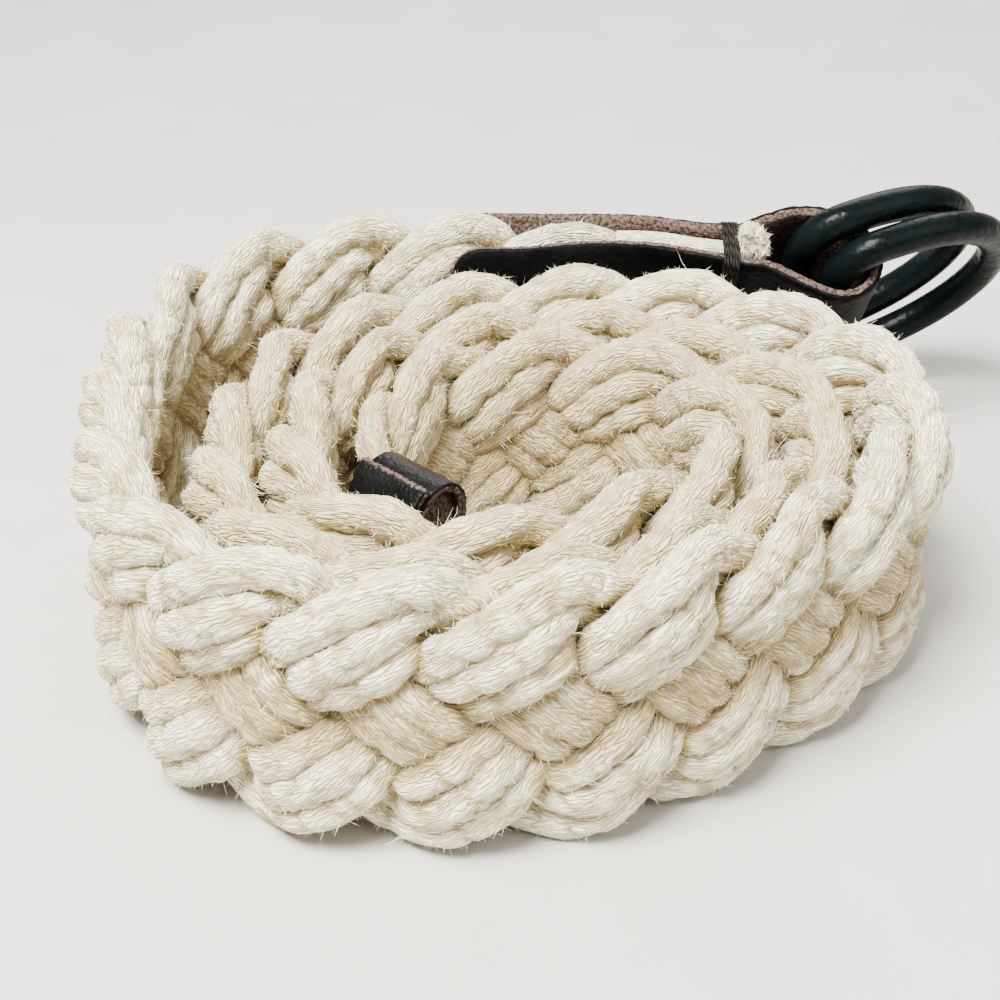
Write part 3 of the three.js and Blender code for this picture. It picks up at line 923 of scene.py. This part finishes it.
# %% Sizes of the tab
LEATHER = 0.0022
TAB_WIDTH = 0.0415
LOOP_LEAN = math.radians(39.2)
NEAR_BAR = np.array([0.0699, 0.0730, 0.0276])
TAB_CORNER = 0.007
TAB_ROWS = [
    dict(x=-0.010, y=0.0734, z=0.0258, lean=0, half=0.0093),
    dict(x=0.004, y=0.0730, z=0.0260, lean=2, half=0.0086),
    dict(x=0.018, y=0.0744, z=0.0263, lean=4, half=0.0068),
    dict(x=0.031, y=0.0756, z=0.0268, lean=11, half=0.0050),
    dict(x=0.042, y=0.0757, z=0.0274, lean=21, half=0.0042),
    dict(x=0.050, y=0.0762, z=0.0284, lean=29, half=0.0044),
]
LOOP_ROWS = [
    dict(along=-0.0140, across=0.0003),
    dict(along=-0.0100, across=-0.0016),
    dict(along=-0.0062, across=-0.0036),
    dict(along=-0.0030, across=-0.0052),
    dict(along=0.0003, across=-0.0060),
    dict(along=0.0040, across=-0.0051),
    dict(along=0.0070, across=-0.0020),
    dict(along=0.0079, across=0.0024),
    dict(along=0.0064, across=0.0070),
    dict(along=0.0026, across=0.0112),
    dict(along=-0.0029, across=0.0132),
    dict(along=-0.0085, across=0.0133),
    dict(along=-0.0130, across=0.0120),
]
UP_LOOP = np.array([0, -math.sin(LOOP_LEAN), math.cos(LOOP_LEAN)])
ACROSS_LOOP = np.array([0, math.cos(LOOP_LEAN), math.sin(LOOP_LEAN)])
ALONG_LOOP = np.array([1.0, 0, 0])


def in_loop(along, across):
    """Turns a place in the loop, measured from the near ring's bar, into the coil's own measures."""
    return NEAR_BAR + ALONG_LOOP * along + ACROSS_LOOP * across


print("the tab is", TAB_WIDTH, "m wide and", LEATHER, "m thick")

# %% [markdown]
# The leaves are given as rows: where the sandwich of leather and cord ends is at
# that place, how far it leans over, and half its thickness. Between the rows a
# smooth curve is read, and each row has its own up and across directions.

# %% Rows of the tab
def tab_row(at):
    """A row of the tab anywhere between the named ones, as arrays."""
    rows = [TAB_ROWS[0], *TAB_ROWS, TAB_ROWS[-1]]
    at = np.asarray(at, float)
    return {key: through(np.array([row[key] for row in rows]), at + 1) for key in TAB_ROWS[0]}


def tab_frame(row):
    """Middle, height direction and thickness direction of the sandwich."""
    lean = np.radians(row["lean"])
    zero = np.zeros_like(lean)
    middle = np.stack([row["x"], row["y"], row["z"]], -1)
    up = np.stack([zero, -np.sin(lean), np.cos(lean)], -1)
    across = np.stack([zero, np.cos(lean), np.sin(lean)], -1)
    return middle, up, across

# %% [markdown]
# The strip's line runs down one leaf, round the loop and back up the other. Its
# points are unevenly spaced, and a plain smooth curve would overshoot there, so
# a centripetal one is used, which keeps tight bends round.

# %% The tab's line
def curve_through(points, at):
    """The centripetal curve through points, read at fractions of their number."""
    points = np.asarray(points, float)
    ends = (2 * points[0] - points[1], 2 * points[-1] - points[-2])
    points = np.vstack([ends[0], points, ends[1]])
    i = np.clip(np.floor(at).astype(int), 0, len(points) - 4)
    t = (at - i)[:, None]
    a, b, c, d = (points[i + k] for k in range(4))
    gap0, gap1, gap2 = (np.sqrt(np.linalg.norm(q - p, axis=1, keepdims=True))
                        for p, q in ((a, b), (b, c), (c, d)))
    leave = ((b - a) / gap0 - (c - a) / (gap0 + gap1) + (c - b) / gap1) * gap1
    arrive = ((c - b) / gap1 - (d - b) / (gap1 + gap2) + (d - c) / gap2) * gap1
    cube = 2 * b - 2 * c + leave + arrive
    square = -3 * b + 3 * c - 2 * leave - arrive
    return cube * t**3 + square * t**2 + leave * t + b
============
* GOAL:
Please return the data above exactly as given.

* ANSWER TO THIS EXERCISE:
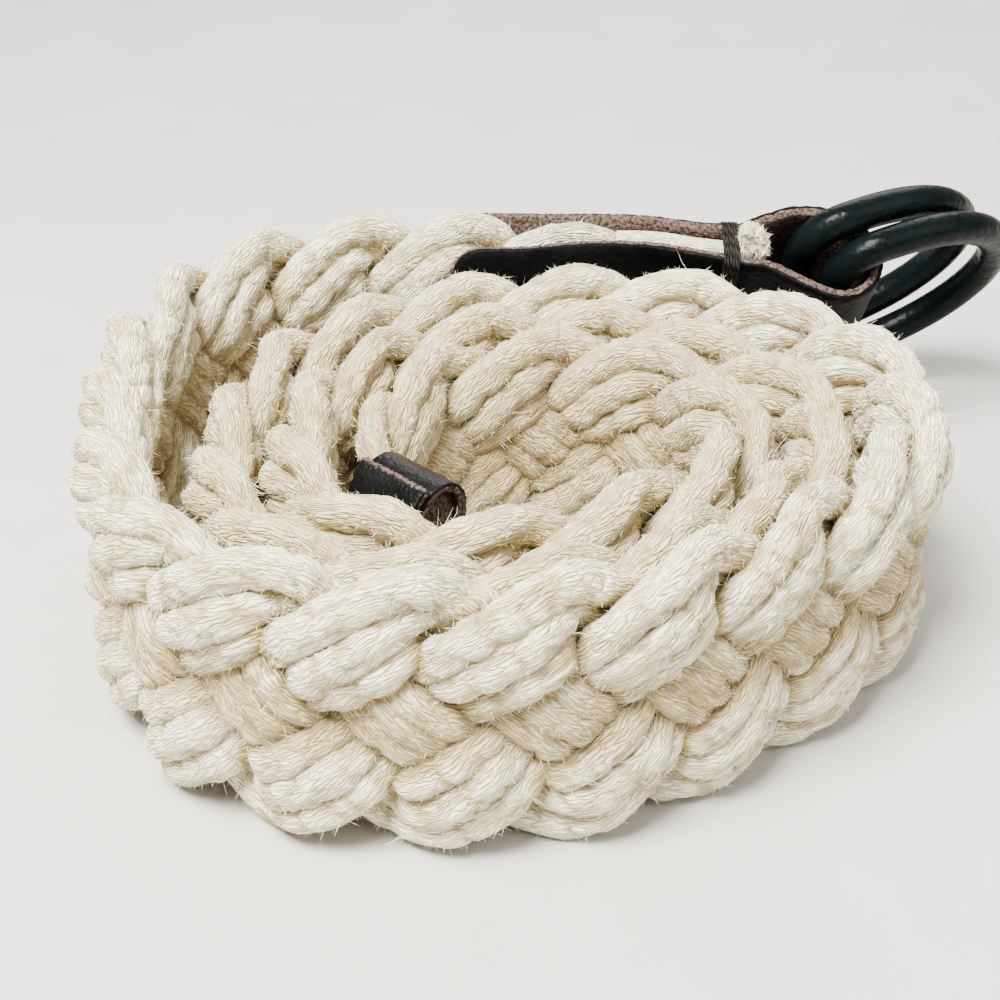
Write part 3 of the three.js and Blender code for this picture. It picks up at line 923 of scene.py. This part finishes it.
# %% Sizes of the tab
LEATHER = 0.0022
TAB_WIDTH = 0.0415
LOOP_LEAN = math.radians(39.2)
NEAR_BAR = np.array([0.0699, 0.0730, 0.0276])
TAB_CORNER = 0.007
TAB_ROWS = [
    dict(x=-0.010, y=0.0734, z=0.0258, lean=0, half=0.0093),
    dict(x=0.004, y=0.0730, z=0.0260, lean=2, half=0.0086),
    dict(x=0.018, y=0.0744, z=0.0263, lean=4, half=0.0068),
    dict(x=0.031, y=0.0756, z=0.0268, lean=11, half=0.0050),
    dict(x=0.042, y=0.0757, z=0.0274, lean=21, half=0.0042),
    dict(x=0.050, y=0.0762, z=0.0284, lean=29, half=0.0044),
]
LOOP_ROWS = [
    dict(along=-0.0140, across=0.0003),
    dict(along=-0.0100, across=-0.0016),
    dict(along=-0.0062, across=-0.0036),
    dict(along=-0.0030, across=-0.0052),
    dict(along=0.0003, across=-0.0060),
    dict(along=0.0040, across=-0.0051),
    dict(along=0.0070, across=-0.0020),
    dict(along=0.0079, across=0.0024),
    dict(along=0.0064, across=0.0070),
    dict(along=0.0026, across=0.0112),
    dict(along=-0.0029, across=0.0132),
    dict(along=-0.0085, across=0.0133),
    dict(along=-0.0130, across=0.0120),
]
UP_LOOP = np.array([0, -math.sin(LOOP_LEAN), math.cos(LOOP_LEAN)])
ACROSS_LOOP = np.array([0, math.cos(LOOP_LEAN), math.sin(LOOP_LEAN)])
ALONG_LOOP = np.array([1.0, 0, 0])


def in_loop(along, across):
    """Turns a place in the loop, measured from the near ring's bar, into the coil's own measures."""
    return NEAR_BAR + ALONG_LOOP * along + ACROSS_LOOP * across


print("the tab is", TAB_WIDTH, "m wide and", LEATHER, "m thick")

# %% [markdown]
# The leaves are given as rows: where the sandwich of leather and cord ends is at
# that place, how far it leans over, and half its thickness. Between the rows a
# smooth curve is read, and each row has its own up and across directions.

# %% Rows of the tab
def tab_row(at):
    """A row of the tab anywhere between the named ones, as arrays."""
    rows = [TAB_ROWS[0], *TAB_ROWS, TAB_ROWS[-1]]
    at = np.asarray(at, float)
    return {key: through(np.array([row[key] for row in rows]), at + 1) for key in TAB_ROWS[0]}


def tab_frame(row):
    """Middle, height direction and thickness direction of the sandwich."""
    lean = np.radians(row["lean"])
    zero = np.zeros_like(lean)
    middle = np.stack([row["x"], row["y"], row["z"]], -1)
    up = np.stack([zero, -np.sin(lean), np.cos(lean)], -1)
    across = np.stack([zero, np.cos(lean), np.sin(lean)], -1)
    return middle, up, across

# %% [markdown]
# The strip's line runs down one leaf, round the loop and back up the other. Its
# points are unevenly spaced, and a plain smooth curve would overshoot there, so
# a centripetal one is used, which keeps tight bends round.

# %% The tab's line
def curve_through(points, at):
    """The centripetal curve through points, read at fractions of their number."""
    points = np.asarray(points, float)
    ends = (2 * points[0] - points[1], 2 * points[-1] - points[-2])
    points = np.vstack([ends[0], points, ends[1]])
    i = np.clip(np.floor(at).astype(int), 0, len(points) - 4)
    t = (at - i)[:, None]
    a, b, c, d = (points[i + k] for k in range(4))
    gap0, gap1, gap2 = (np.sqrt(np.linalg.norm(q - p, axis=1, keepdims=True))
                        for p, q in ((a, b), (b, c), (c, d)))
    leave = ((b - a) / gap0 - (c - a) / (gap0 + gap1) + (c - b) / gap1) * gap1
    arrive = ((c - b) / gap1 - (d - b) / (gap1 + gap2) + (d - c) / gap2) * gap1
    cube = 2 * b - 2 * c + leave + arrive
    square = -3 * b + 3 * c - 2 * leave - arrive
    return cube * t**3 + square * t**2 + leave * t + b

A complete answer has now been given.